I gave up on this after much trial and error and decided to just break the text into strings of the same length, regardless of where the next word began. This introduces the problem of having words split in the middle. If it could be done in HTML, I would like be able to join several strings together and have them appear as a single body of text, but as far as I know there is no way this can be done in HTML.

Here is a simplified example to help illustrate my problem.

Let’s say the text string is the Pledge of Allegiance. (the actual text strings can be much longer than this, but remember this is simplified for the example). I want to divide the text string into 40-character segments, which I know how to do in Excel. The lines would appear as follows:



I Pledge Allegiance to the flag of the U
nited States of America and to the Repub
lic for which it stands, one Nation unde
r God, indivisible, with liberty and jus
tice for all.


What I want to know is, is there a way in HTML that I could string each of these segments together so that they would appear as one contigious string? The ways I have tried it put spaces where the line breaks occur.

Do you have access to any server side scripting? ASP or Cold Fusion perhaps?
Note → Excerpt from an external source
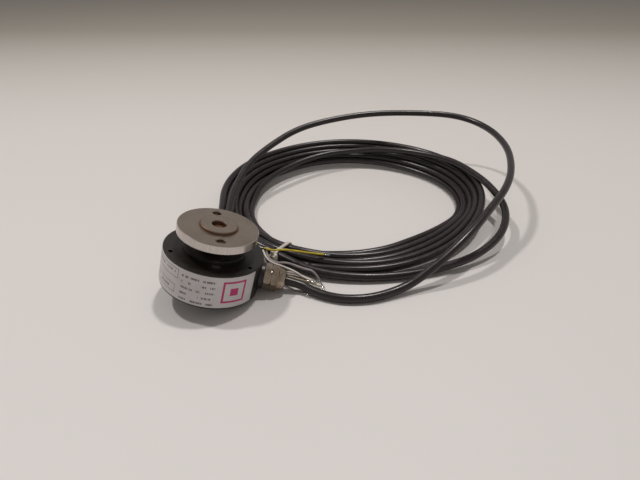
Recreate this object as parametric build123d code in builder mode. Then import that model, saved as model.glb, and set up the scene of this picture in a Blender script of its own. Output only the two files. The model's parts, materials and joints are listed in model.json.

I understood you correctly you have some data in excel like this

cell a1: {BODY}
cell a2: my text goes here
cell a3: {B}
cell a4: my bolded text goes here

… or …

cell a1: {BODY}
cell b1: my text goes here
cell a2: {B}
cell b2: my bolded text goes here

and so on. Then you save it as prn.

A HTML file is just a text file and you can only do cut & paste with it. You could of course load the text string strings into a javascript array, but frankly that’s to much trouble.

Am not familiar with the prn format, but it appears to me that you could export the data (instead of using Save As), or use one of the other formats which inserts a strange symbol that wont appear anywhere in your text, then just strip the text file of the strange symbol.

I could also suggest that you rather create a Word template with two columns, the left for html code, and the right for the text strings (cells just like in excel). When you save that file as plain text, the cell simply disappears. Or get an editor. Honestly. excel is not a good tool to use for html.

No, I don’t believe you could do what you want with just html. You might be able to put something together in javascript, but I wouldn’t recommend it since that would mean building the pages with the extra spaces and then depending on the browser to put it together properly client-side. This would be exceedingly ugly and unreliable.

I agree with Alien that Excel it probably a poor tool for the task, I would tend to write a perl script, but you have what you have.

If you just let the .prn export have its way with your data, how wide are the resulting chunks? It appears the max width is 255, if you’re getting less than that, check the column width.

What happens if you save to .txt rather than .prn? It seems to produce longer lines for me, but that’s just in my 30 second test…

You could try writing your own export function–I would assume that will give you more control.

No way that I know of to compress the whitespace like that.

Out of curiosity, though, what prevents you from using another Excel format? Taba and quotation marks shouldn’t really be screwing up HTML at all. (I’m not familiar with what you’re doing, though, so I admit that there could be other characters that I don’t know about that prevent you from using those other formats.)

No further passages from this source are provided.